In short, there is a security trade-off at work here in which the more the U.S. missile defence system is improved to increase its chances of being effective against North Korean missiles (but not other forms of North Korean delivery) the more credible a threat it poses to Russian and Chinese missiles and the more distrust it breeds with those countries, leading in turn to a greater number of Russian and Chinese weapons pointed at the United States (and by extension Canada).
What would Canada bring?
Nothing, at least to the current system. The U.S. already has the radar sites and interceptor sites it wants to address missiles flying from North Korea. Canada has nothing to offer that would fix the existing system’s inability to defeat decoys, and future breakthoughs on that score are highly unlikely to come from us. Our personnel at NORAD and our surveillance capabilities do make some minor contributions to missile defence at the margins, but those contributions already take place (indeed, some people argue that we are already participants in the missile defence system). Other than a handful of additional personnel assigned to work at U.S. missile defence sites, we would bring nothing new with us by signing on in a formal manner.
For the same reason, we would win few if any brownie points in Washington by deigning to sign on now.

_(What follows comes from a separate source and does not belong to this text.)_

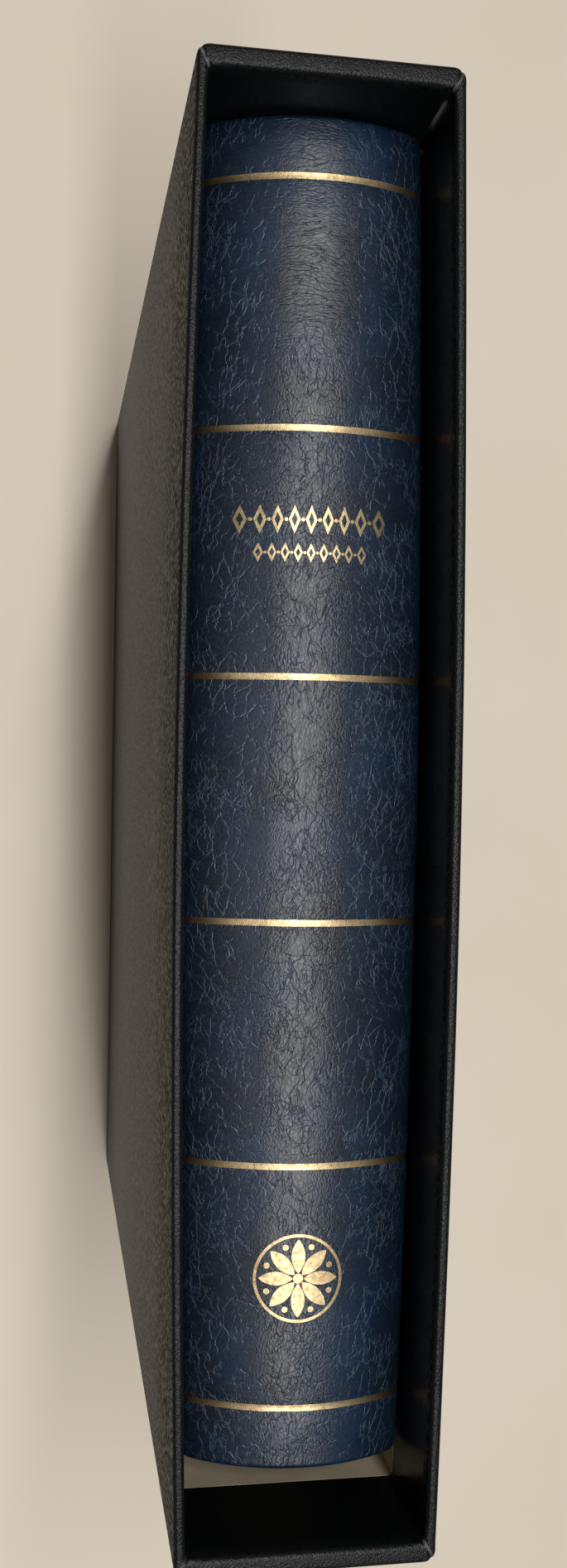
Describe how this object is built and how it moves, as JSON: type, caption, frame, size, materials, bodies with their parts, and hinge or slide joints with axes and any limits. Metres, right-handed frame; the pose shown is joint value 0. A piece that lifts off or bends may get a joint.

Over the longer run, however, we might very well come under pressure to make a more significant contribution to the system, especially if it is expanded in response to the “Iranian Threat”. It is sometimes suggested that a missile defence radar site might be built near Goose Bay, for example.
Of course such a site would have little or nothing to do with North Korea, our ostensible reason for joining, and continued expansion and modernization of the system would probably exacerbate the problems with Russia and China.
But by then Canada would be committed to participation in a system over which even Canadian supporters admit we would have no control*, and it would be much more difficult to extricate ourselves from it than it would have been to stay out in the first place.
*For further discussion of many of these issues, see Let’s not go ballistic: The case against Canadian participation in the U.S. missile defence system, March 2005. Although written during the Martin government’s consideration of missile defence participation, many of the questions discussed in the paper remain relevent to today’s debate.